Paper No. 295-10
Presentation Time: 4:00 PM
TIMESCALES AND DRIVERS OF CHANGE AT THE BONNEVILLE SALT FLATS
Bonneville Salt Flats (BSF) is a vast and dynamic perennial salt pan in northwest Utah that is changing rapidly. The system responds to variations in temperature, rain, wind, evaporation, and groundwater flux, and also to a century of land-speed racing, potash mining, and recreation. The system is now changing in ways that are limiting these historic uses, and managers are responding with mitigation efforts to try to maintain multiple uses. Land managers and stakeholders are actively making decision about what to do to try to preserve this environment, primarily for the legacy of land speed racing, while still maintaining opportunities for natural resource extraction and ecosystem function.
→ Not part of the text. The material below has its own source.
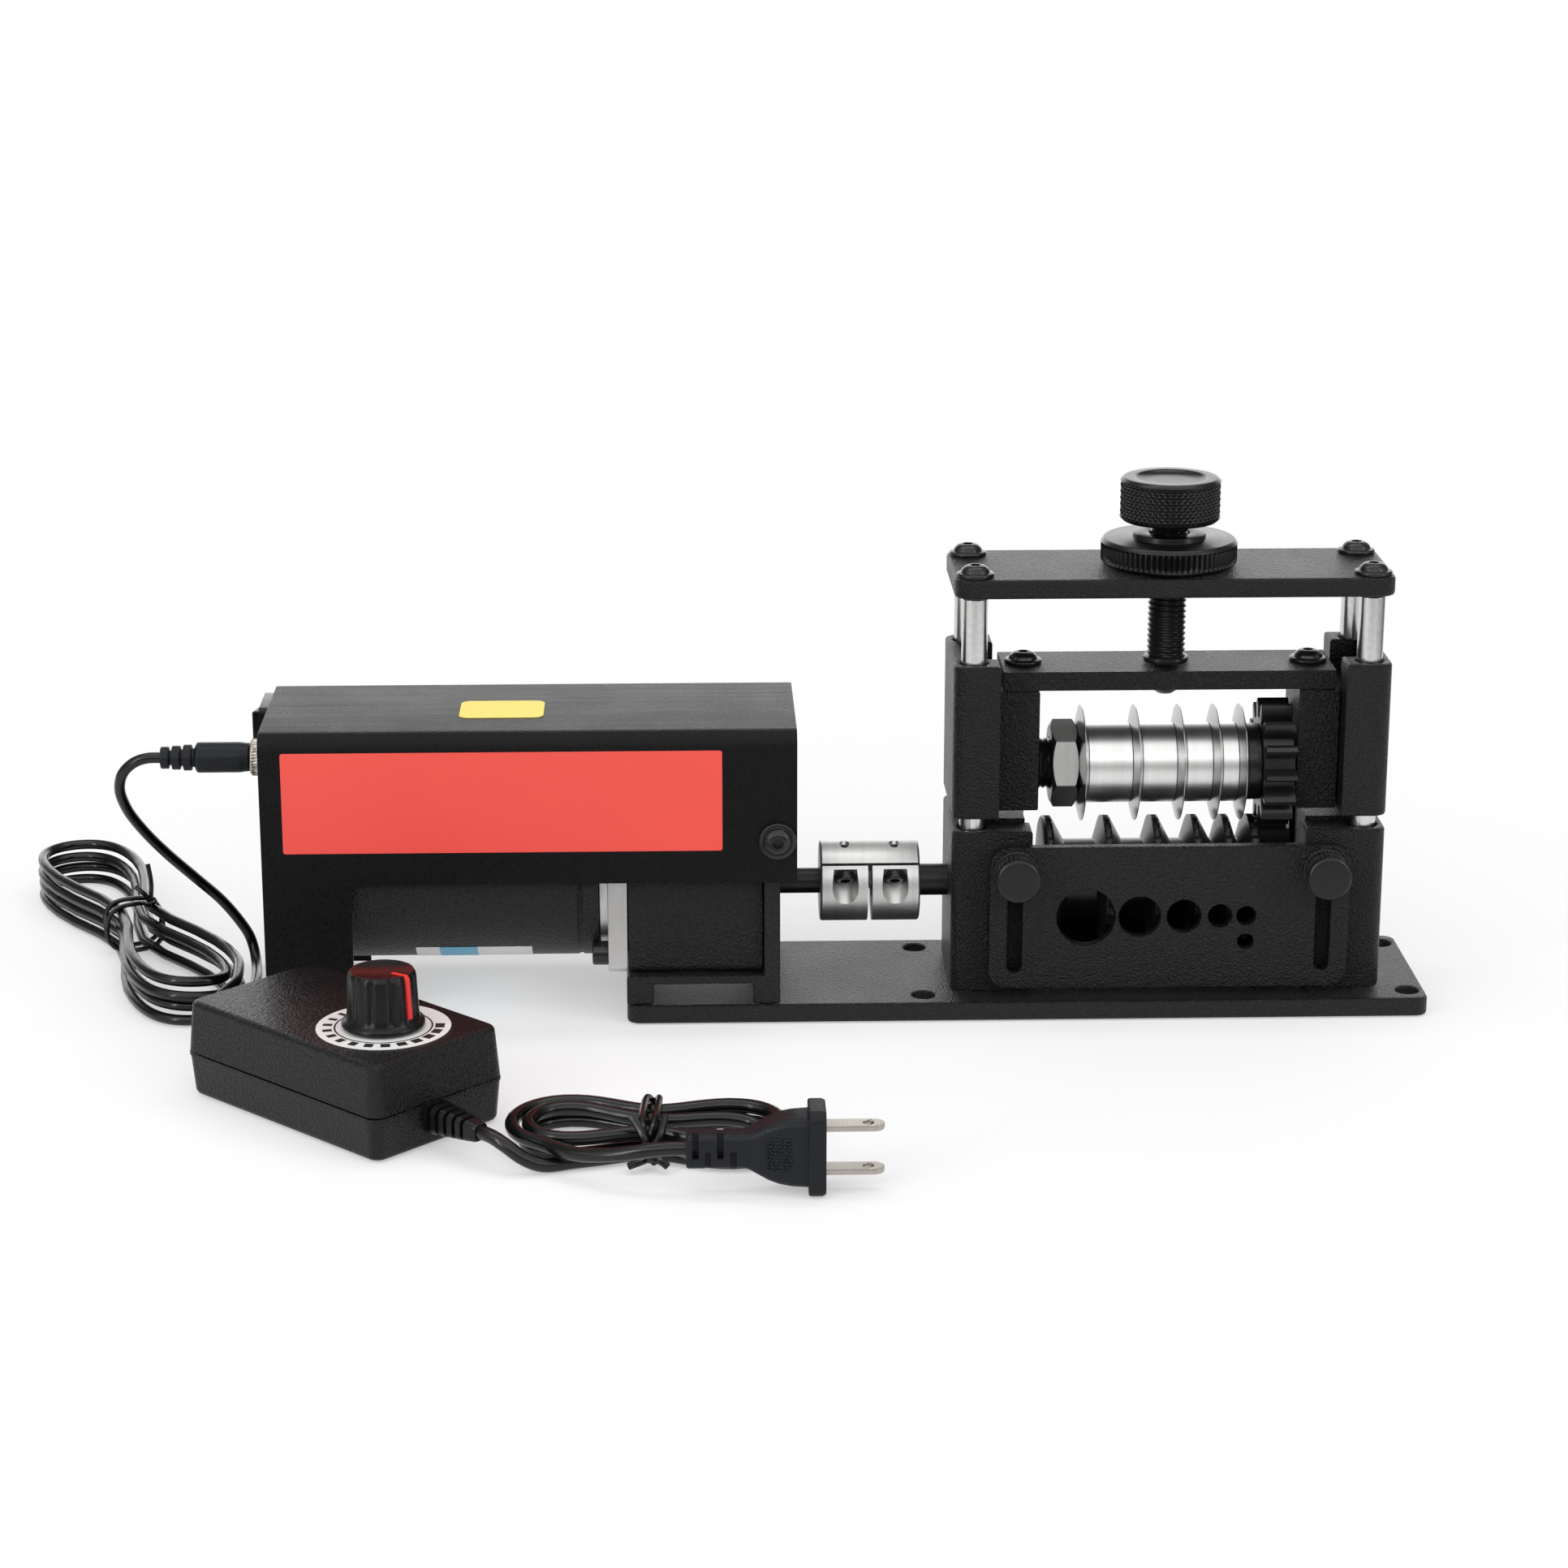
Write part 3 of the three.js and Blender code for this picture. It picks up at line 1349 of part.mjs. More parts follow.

This work explores the natural variability in surface processes and environmental change at BSF and the drivers that influence the coupled groundwater - salt crust – social system over both human and geologic time scales. Field observations, geochemistry, and remote sensing analyses show how the surface has changed over seasonal, annual, decadal, and geologic time scales. Geochemical analysis of brines that both dissolve and grow the salt crust suggest that multiple different fluid populations are actively interacting with the ephemeral halite crust. Temporal and spatial changes in the salt crust extent, texture, and composition illustrate the ephemeral and dynamic nature of the BSF deposits. A data-driven understanding of the processes and time scales of change at BSF can help to guide sustainable management decisions that will preserve the character of this unique environment for generations to come.